The Philosophy department's PGR seminar is an opportunity for postgraduate research students at Birmingham to present the material they are working on to the department's staff and other students. The seminar meets roughly on fortnightly Wednesdays from 15:15 to 17:00 in the ERI. All welcome!

Abstract

Implicit bias is thought characteristic of individuals who explicitly endorse egalitarianism but discriminate unfavorably (or favorably) towards particular social groups. The most prevalent theories of implicit bias, which I call dualistic theories, explain the disparity between self-reports and subtle discriminatory behavior by appealing to an ontological distinction in their psychological underpinnings: our explicit egalitarian endorsements are representative of our beliefs, and our discriminatory behavior is due to some other thing in our mental taxonomy, be that our ‘aliefs’ (Gendler 2008), ‘patchy endorsements’ (Levy 2015), ‘structured beliefs’ (Mandelbaum 2015), or ‘unconscious imaginings’ (Sullivan-Bissett forthcoming). Although there is disagreement on the features of this newly posited ‘mental kind’ underlying our discriminatory behaviour (such as whether it is introspectively accessible, controllable, governed by epistemic norms), dualists agree that implicitly biased individuals who nevertheless hold an egalitarian belief, harbour an additional mental kind (often referred to as their ‘implicit attitude’) towards particular social groups.

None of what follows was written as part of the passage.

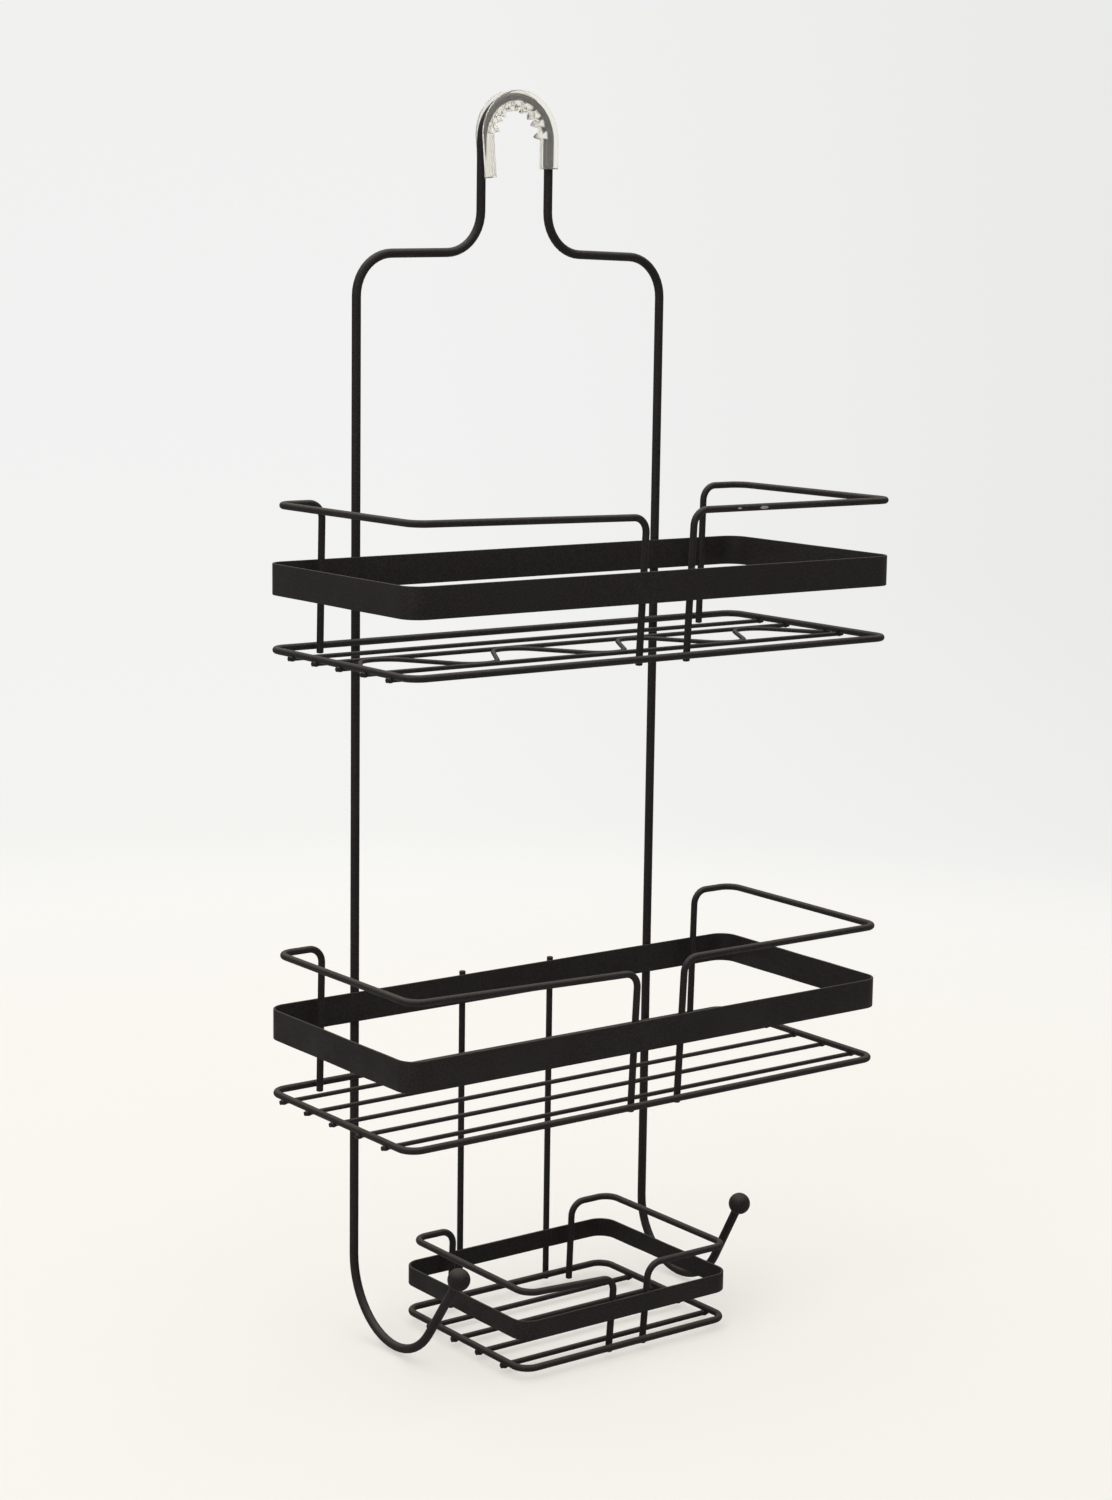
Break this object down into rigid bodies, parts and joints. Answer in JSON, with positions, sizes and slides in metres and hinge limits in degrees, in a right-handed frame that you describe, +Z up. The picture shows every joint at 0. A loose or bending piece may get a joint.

I raise two objections to dualism of this kind. The first is psychometric and concerned with errors in measurement procedures. The second is philosophical and focuses on the functional and structural heterogeneity of bias (Holroyd & Sweetman 2016). I end by gesturing to (at least the contours) of a more promising account whereby we understand the psychological basis of ‘implicit attitudes’ as involving various mental states and processes none of which are definitive of the implicit but which may be shared by explicit attitudes.